LP: How can people get in touch?
NH: Our main website is heritagelawmarketing.com, and through that you can find all the directories. You can also reach me directly at email@example.com
Nima Heydarian says
Thank you Lloyd and thank you for keeping an active blog for many years. I’ve been reading your articles since I started our first directory six years ago.
Lloyd Pearson says
Thanks, Nima – I know readers of the site will be eager to learn about your unique legal directory offering.
Michael Heron says
A very interesting interview Lloyd. I really enjoyed reading Nima’s insights. Thank you both for sharing.
Nima, it sounds like your model is targeting consumers.

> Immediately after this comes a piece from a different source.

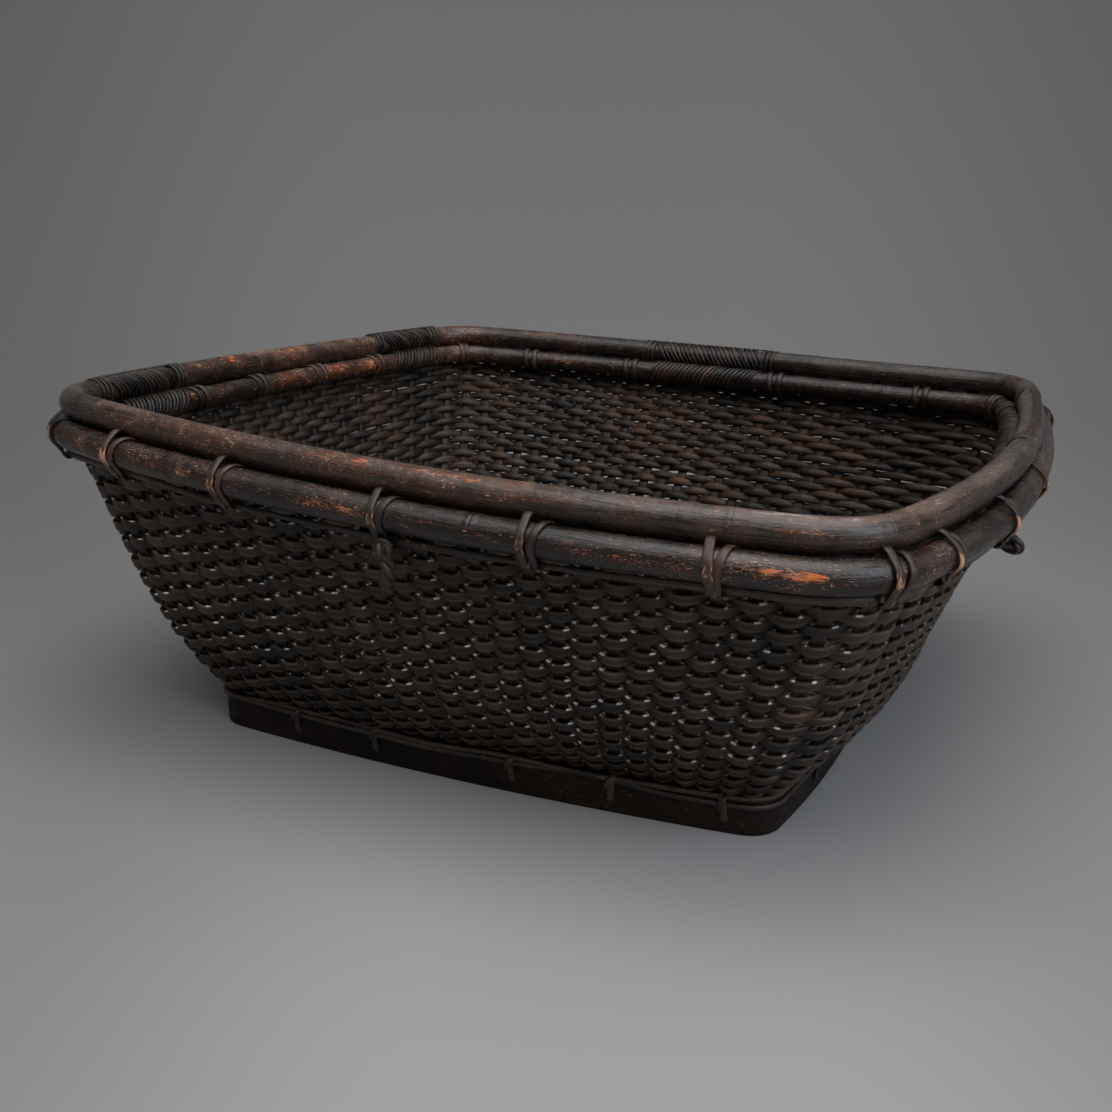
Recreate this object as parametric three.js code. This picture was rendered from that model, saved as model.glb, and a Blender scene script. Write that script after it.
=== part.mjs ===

I presume that like myself, Lloyd mainly works with law firms that have corporate clients rather than individuals. Do you think the model can be replicated into the B2B space?
Nima Heydarian says
Hi Michael, thank you for the kind words. You’re correct about our focus being on consumers – and mainly in the US for the time being. I think diversity initiatives and recruiting are definitely areas we will work with corporate legal firms. I can see this model working in some international B2B transactions too but I’m doubtful about its effectiveness in domestic B2B market.
The B2B referrals and relationships are typically built through shared long term history. For example I don’t believe cultural understanding plays as big of a role in a typical contract written between two corporate clients in Texas. If the end clients are American and Egyptian businesses, would that change at all? If the law firm representing the Egyptian corporation doesn’t have a history of working with a firm in the US, they would look for referrals or browse Legal500 to find one. I can imagine it also be valuable to have an Egyptian-American attorney and not just an agent in their US team and vice versa for the other client. That being said, if this was the case it would include only a small subset of overall B2B transactions.
How do you think this model does or doesn’t work in the B2B space?